Ultra-Fast Quantum Control via Non-Adiabatic Resonance Windows: A 9x Speed-up on 127-Qubit IBM Processors
A.M.Tishin

TL;DR
This paper demonstrates a non-adiabatic resonance window on IBM 127-qubit processors enabling a 9x speed-up in quantum gate operations while maintaining high fidelity, highlighting the need for dynamic control methods.
Contribution
It uncovers a fundamental non-adiabatic resonance window that significantly accelerates quantum gates and provides experimental evidence across multiple hardware architectures.
Findings
Achieved a 9.2-fold reduction in gate duration within the resonance window.
Confirmed the universality of the non-adiabatic parameter across different IBM quantum processors.

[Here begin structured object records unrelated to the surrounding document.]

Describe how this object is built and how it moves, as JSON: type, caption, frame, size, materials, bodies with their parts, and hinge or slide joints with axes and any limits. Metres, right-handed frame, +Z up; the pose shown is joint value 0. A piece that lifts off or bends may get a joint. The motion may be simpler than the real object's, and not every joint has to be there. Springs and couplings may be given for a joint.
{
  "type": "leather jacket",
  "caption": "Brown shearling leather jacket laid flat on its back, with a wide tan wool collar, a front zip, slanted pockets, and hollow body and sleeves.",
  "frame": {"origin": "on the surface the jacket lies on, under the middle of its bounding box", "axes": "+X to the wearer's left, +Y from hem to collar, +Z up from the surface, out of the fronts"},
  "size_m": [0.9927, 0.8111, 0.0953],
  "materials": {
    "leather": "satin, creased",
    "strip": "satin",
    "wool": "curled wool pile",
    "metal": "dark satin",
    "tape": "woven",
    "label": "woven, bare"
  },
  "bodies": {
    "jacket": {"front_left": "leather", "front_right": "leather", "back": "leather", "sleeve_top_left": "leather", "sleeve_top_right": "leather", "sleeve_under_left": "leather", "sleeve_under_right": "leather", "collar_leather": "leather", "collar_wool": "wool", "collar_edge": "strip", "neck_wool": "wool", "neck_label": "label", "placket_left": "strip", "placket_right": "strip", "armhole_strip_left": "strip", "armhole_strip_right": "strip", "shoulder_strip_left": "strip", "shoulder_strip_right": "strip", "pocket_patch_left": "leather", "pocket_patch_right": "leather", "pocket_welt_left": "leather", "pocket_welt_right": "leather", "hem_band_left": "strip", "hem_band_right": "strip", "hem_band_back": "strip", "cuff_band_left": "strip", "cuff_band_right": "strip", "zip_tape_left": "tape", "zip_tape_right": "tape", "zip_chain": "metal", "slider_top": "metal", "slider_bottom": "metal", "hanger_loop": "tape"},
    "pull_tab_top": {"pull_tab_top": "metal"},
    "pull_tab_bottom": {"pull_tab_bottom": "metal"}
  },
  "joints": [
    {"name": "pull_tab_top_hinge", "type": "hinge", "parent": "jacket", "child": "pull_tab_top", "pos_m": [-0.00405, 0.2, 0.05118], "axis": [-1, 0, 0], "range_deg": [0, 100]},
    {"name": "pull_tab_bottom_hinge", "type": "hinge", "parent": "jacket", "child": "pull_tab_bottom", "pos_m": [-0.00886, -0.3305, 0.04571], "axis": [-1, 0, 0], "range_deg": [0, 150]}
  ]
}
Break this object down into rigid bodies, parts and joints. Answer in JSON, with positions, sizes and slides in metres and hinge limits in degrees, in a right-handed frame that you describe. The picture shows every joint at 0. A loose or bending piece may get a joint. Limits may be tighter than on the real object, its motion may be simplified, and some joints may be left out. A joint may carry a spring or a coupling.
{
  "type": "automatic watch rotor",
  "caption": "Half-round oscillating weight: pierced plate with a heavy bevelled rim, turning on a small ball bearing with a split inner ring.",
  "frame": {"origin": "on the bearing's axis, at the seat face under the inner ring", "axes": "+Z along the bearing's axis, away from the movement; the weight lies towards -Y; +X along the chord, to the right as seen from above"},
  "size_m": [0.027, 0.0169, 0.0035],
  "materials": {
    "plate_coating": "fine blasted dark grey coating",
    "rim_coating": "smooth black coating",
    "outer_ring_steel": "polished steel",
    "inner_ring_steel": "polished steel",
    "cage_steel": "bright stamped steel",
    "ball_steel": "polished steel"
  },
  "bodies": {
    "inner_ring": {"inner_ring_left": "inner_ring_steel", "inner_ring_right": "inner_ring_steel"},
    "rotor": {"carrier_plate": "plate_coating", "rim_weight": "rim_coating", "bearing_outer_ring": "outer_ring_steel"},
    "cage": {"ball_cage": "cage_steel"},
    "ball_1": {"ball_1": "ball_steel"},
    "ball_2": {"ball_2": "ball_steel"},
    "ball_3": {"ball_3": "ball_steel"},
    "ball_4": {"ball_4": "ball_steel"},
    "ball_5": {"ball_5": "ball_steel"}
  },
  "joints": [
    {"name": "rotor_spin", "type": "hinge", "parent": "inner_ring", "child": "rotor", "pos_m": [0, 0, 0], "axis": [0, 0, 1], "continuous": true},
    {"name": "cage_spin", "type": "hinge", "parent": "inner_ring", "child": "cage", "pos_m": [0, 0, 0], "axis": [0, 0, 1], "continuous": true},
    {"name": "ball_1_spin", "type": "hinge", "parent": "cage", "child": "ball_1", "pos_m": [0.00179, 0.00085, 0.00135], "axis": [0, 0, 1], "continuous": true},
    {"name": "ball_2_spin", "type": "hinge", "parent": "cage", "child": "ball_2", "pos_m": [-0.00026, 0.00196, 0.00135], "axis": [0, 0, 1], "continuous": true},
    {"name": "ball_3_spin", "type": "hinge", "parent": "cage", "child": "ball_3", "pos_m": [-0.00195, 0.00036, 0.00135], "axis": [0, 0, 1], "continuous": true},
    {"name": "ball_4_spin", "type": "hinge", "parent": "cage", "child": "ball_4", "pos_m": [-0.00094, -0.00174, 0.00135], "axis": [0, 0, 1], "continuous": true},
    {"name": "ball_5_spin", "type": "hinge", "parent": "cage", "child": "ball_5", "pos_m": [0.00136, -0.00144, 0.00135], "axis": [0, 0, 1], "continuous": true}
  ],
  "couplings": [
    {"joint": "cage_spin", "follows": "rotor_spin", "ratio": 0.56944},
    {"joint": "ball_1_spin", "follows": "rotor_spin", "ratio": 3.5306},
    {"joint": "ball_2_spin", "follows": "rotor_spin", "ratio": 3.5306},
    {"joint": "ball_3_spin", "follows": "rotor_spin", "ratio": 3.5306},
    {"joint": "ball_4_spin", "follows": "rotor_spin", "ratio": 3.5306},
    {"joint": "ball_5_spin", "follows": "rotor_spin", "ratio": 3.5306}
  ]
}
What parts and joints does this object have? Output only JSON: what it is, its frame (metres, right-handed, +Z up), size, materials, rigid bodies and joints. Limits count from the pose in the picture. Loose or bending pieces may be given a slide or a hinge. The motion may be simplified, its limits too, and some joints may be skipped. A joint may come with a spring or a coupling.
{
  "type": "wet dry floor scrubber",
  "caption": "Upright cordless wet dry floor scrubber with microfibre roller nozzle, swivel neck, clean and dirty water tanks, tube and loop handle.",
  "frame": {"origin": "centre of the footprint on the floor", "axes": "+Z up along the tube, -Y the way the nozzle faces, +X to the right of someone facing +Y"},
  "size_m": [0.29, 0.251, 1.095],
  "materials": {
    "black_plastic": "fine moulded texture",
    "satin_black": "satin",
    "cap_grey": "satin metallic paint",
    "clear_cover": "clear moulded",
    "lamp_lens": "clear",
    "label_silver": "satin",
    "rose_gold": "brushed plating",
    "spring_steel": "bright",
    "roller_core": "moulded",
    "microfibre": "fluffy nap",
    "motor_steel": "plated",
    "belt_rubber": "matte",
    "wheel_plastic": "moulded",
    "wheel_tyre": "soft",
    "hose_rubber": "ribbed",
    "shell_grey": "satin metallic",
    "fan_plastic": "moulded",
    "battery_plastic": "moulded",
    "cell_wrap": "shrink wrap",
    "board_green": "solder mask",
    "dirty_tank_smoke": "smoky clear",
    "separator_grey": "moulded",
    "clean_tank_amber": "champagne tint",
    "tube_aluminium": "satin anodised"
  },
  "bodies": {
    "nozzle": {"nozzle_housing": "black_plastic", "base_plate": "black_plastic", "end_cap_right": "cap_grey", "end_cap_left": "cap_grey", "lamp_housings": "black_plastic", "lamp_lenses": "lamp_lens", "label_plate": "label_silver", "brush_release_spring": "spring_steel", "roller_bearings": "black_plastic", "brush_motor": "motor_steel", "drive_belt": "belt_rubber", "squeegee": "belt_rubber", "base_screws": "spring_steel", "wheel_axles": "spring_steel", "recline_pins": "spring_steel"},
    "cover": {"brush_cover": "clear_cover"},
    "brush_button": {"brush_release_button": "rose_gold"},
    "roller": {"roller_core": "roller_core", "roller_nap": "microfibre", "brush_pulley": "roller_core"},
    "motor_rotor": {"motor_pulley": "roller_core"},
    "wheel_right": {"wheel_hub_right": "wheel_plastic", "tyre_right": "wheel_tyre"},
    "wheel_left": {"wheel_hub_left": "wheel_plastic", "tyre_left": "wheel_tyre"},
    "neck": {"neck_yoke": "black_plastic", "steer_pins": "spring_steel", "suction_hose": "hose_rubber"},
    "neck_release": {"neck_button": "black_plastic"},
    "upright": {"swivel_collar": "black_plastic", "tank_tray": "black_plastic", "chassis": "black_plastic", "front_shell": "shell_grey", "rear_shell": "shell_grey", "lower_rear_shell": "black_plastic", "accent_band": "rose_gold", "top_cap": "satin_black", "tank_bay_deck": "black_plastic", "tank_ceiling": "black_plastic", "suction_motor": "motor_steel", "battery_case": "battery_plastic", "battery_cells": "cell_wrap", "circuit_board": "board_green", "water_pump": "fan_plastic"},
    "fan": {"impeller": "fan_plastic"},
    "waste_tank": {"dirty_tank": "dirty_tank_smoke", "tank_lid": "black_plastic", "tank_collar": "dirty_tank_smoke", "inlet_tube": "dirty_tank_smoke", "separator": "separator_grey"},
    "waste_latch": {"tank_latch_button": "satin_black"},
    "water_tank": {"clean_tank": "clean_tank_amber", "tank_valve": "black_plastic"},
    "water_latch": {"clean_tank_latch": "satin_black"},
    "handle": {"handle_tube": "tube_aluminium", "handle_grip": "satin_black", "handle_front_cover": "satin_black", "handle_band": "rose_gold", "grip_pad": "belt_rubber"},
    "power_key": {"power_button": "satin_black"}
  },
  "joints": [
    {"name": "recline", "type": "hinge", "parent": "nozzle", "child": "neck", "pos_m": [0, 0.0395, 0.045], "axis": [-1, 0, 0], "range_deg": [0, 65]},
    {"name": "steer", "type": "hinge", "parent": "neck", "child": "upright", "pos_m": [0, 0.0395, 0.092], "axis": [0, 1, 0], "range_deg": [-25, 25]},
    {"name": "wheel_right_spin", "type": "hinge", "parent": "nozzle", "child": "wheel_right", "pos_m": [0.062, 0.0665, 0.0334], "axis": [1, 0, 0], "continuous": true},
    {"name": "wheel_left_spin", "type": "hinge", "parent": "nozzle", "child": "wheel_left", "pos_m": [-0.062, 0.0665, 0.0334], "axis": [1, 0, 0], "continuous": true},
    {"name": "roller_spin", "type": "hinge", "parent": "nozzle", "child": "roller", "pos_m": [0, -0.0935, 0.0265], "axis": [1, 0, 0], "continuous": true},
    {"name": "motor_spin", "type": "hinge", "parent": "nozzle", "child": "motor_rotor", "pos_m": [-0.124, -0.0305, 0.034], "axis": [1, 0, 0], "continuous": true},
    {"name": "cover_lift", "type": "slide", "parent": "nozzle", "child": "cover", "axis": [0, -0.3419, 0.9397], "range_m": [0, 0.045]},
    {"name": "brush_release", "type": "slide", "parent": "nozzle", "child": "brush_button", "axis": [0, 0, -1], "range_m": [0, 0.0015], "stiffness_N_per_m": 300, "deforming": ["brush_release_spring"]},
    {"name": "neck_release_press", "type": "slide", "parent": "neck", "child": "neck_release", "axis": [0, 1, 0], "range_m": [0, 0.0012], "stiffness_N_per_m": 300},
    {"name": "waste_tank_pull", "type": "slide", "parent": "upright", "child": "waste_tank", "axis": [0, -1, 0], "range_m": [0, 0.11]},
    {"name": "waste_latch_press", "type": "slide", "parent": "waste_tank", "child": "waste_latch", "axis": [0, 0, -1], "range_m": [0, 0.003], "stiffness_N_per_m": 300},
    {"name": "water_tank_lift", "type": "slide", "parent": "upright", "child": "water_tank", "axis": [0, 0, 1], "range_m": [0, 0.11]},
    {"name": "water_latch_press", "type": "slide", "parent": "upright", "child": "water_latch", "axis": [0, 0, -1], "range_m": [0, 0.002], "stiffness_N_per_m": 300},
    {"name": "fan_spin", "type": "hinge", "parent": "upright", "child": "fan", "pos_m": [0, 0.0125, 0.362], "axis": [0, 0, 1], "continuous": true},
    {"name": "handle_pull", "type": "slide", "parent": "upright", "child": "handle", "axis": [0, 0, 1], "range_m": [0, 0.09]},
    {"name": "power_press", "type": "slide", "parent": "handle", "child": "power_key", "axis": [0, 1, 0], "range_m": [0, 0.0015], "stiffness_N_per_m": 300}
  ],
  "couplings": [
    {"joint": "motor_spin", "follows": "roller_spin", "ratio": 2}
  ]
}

Identified sensitivity of high-Q windows to calibration drifts, affecting stability.
Abstract
Standard adiabatic protocols for superconducting qubits often face a trade-off between gate speed and decoherence. In this work, using IBM Quantum 127-qubit processors (ibm_fez and ibm_kingston), we report the discovery of a fundamental non-adiabatic resonance window at about 4.9. This window demonstrates the potential for a 9.2-fold reduction in gate duration relative to the conventional adiabatic limit, while maintaining state high fidelities within the identified resonance windows. Through synchronous cross-backend execution, we demonstrate a near-perfect correlation (R = 0.9998) in the resonance profile, confirming the universality of the non-adiabatic parameter across independent hardware architectures. However, our longitudinal analysis reveals that these high-Q windows are sensitive to sub-percent calibration drifts, which dynamically shift the system into a stochastic regime.…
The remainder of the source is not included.